"Vamos ser implacavelmente do contra; vamos ser implacavelmente independentes"
Bonecos do Contra-Poder dão uma ajudinha à reflexão e crítica políticas
Por Maria Lopes in Público
São simples bonecos manipulados mas a sua língua é bem afiada. Voltam agora na SIC Notícias e na SIC Radical, mais longe das audiências, para mais uns retratos da política portuguesa
Só regressaram ontem à noite à televisão, mas os bonecos do Contra-Poder já têm uma ameaça de processo. Um político não terá gostado de se ver entrevistado pela voz de um boneco na antena da SIC Notícias e avisou que tenciona ir para tribunal. Mas isso é uma espécie de elogio para os autores. Frederico Pombares, um dos três guionistas, diz que o objectivo é que "desta vez os políticos não queiram ficar com os bonecos". "A nossa ideia não é ser irónico ou sarcásticos. É tão-só fazer rir", acrescenta Henrique Dias, que se assume, com Pombares e Roberto Pereira, como os "únicos responsáveis pelos disparates".
"Vamos ser implacavelmente do contra; vamos ser implacavelmente independentes", prometia ontem a produtora e dona da Mandala, Mafalda Mendes de Almeida, na apresentação e estreia do programa que passa por volta das 21h na SIC Notícias e na SIC Radical (e depois repete durante o dia). A produtora não se cansa de repetir que o programa, a abordagem (vão ter mais espaço nas redes sociais, por exemplo) e os bonecos são novos. Mas a verdade é que o Contra tem já um longo historial de sucesso que não é de esquecer. Começou pela SIC com os velhinhos Jornalouco (diário) e Cara Chapada (semanal), e depois deu o salto para a RTP1, onde durante 15 anos caricaturou a sociedade e, em especial, a política portuguesa com o Contra-Informação.
O conceito bebeu, então, inspiração no britânico Spitting Images. Os bonecos do Contra rapidamente ganharam vida própria - e fãs e inimigos. Mafalda Mendes de Almeida confessou muitas vezes ter recebido cunhas e pedidos directos e indirectos de personalidades que queriam ter o seu boneco. Mas não era boneco quem queria - só quem merecia.
Para já, 20 mereceram. São personalidades novas - ou não tivesse Portugal um novo Governo e não estivesse sob o jugo de outros protagonistas internacionais. Frederico Pombares gosta especialmente de escrever para Maquiavel Relvas - cujo vídeo a cantar o Grândola, vila morena, divulgado na Internet para servir de teaser para o programa tem feito sucesso - e para Ai Jesus, o treinador benfiquista. Entre os novos personagens estão os indispensáveis Caco Coelho, Vítor Rapar, Asseguro, Não Dá Cavaco e Lengalenga Merkel - os originais, presume-se, não necessitam referências.

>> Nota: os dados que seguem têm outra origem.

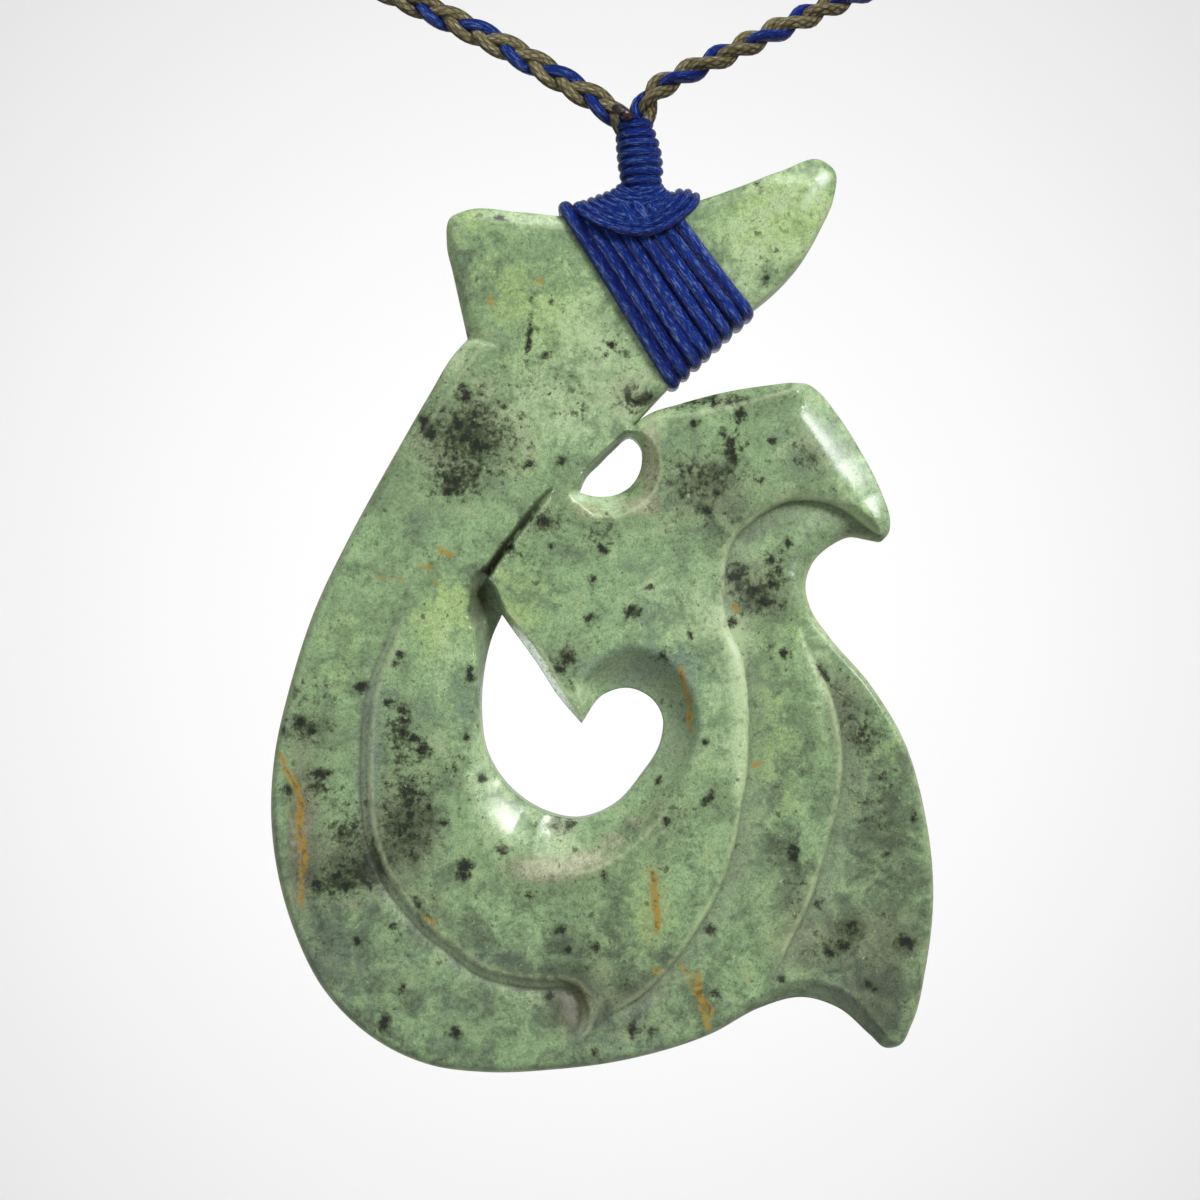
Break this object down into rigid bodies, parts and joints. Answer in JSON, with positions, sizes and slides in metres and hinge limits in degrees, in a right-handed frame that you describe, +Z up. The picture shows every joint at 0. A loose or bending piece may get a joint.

A actualidade, a matéria-prima por excelência - e que "é cada vez mais sumarenta", vinca Mafalda Mendes de Almeida -, é analisada logo de manhã, nos jornais, sites, noticiários. "Temos que ter a informação correcta, por mais estranhas e disparatadas que as coisas sejam, para a podermos extrapolar" para o terreno do humor, diz Henrique Dias. As vozes são de João Canto e Castro, Mila Belo, Bruno Ferreira e Rui Pimpão; a realização é de Filipe Portela, e os bonecos saem todos das mãos de Pablo Bach.
A estreia do Contra-Poder - os membros do Governo foram convidados, mas nenhum compareceu - é uma medida do memorando, dizia ontem Cacos Coelho e quanto a custos,
Vítor Rapar lamentava que "o programa vai custar muito porque eles não vão poupar ninguém". "Os tempos não podiam ser mais propícios" para um programa com a filosofia do Contra- Poder, diz o director da Sic Notícias. "A realidade pode ser uma concorrente muito séria para quem quer fazer humor", afirma António José Teixeira.
Uma receita que é preciso aplicar à política. O politólogo André Freire considera que o humor político permite "determinadas liberdades que não se podem ter fora dos limites do humor, sobretudo na forma como os políticos são tratados". É saudável essa "dessacralização dos políticos e a reflexão crítica e mordaz sobre o universo da política e dos políticos" que este tipo de humor possibilita.
Num momento em que as pessoas "andam desencantadas com os políticos e estão, ao mesmo tempo, mais mobilizadas" para iniciativas informais, o humor político terá até mais receptividade, prevê André Freire. Para os protagonistas reais, estas caricaturas podem até ter algum impacto: o politólogo lembra o caso de Cavaco Silva que teve aulas de dicção com Glória de Matos na sequência da sua caricatura. Em última instância, o humor pode ser sempre um contra-poder: "É um elemento de estímulo à reflexão e à crítica política e das políticas."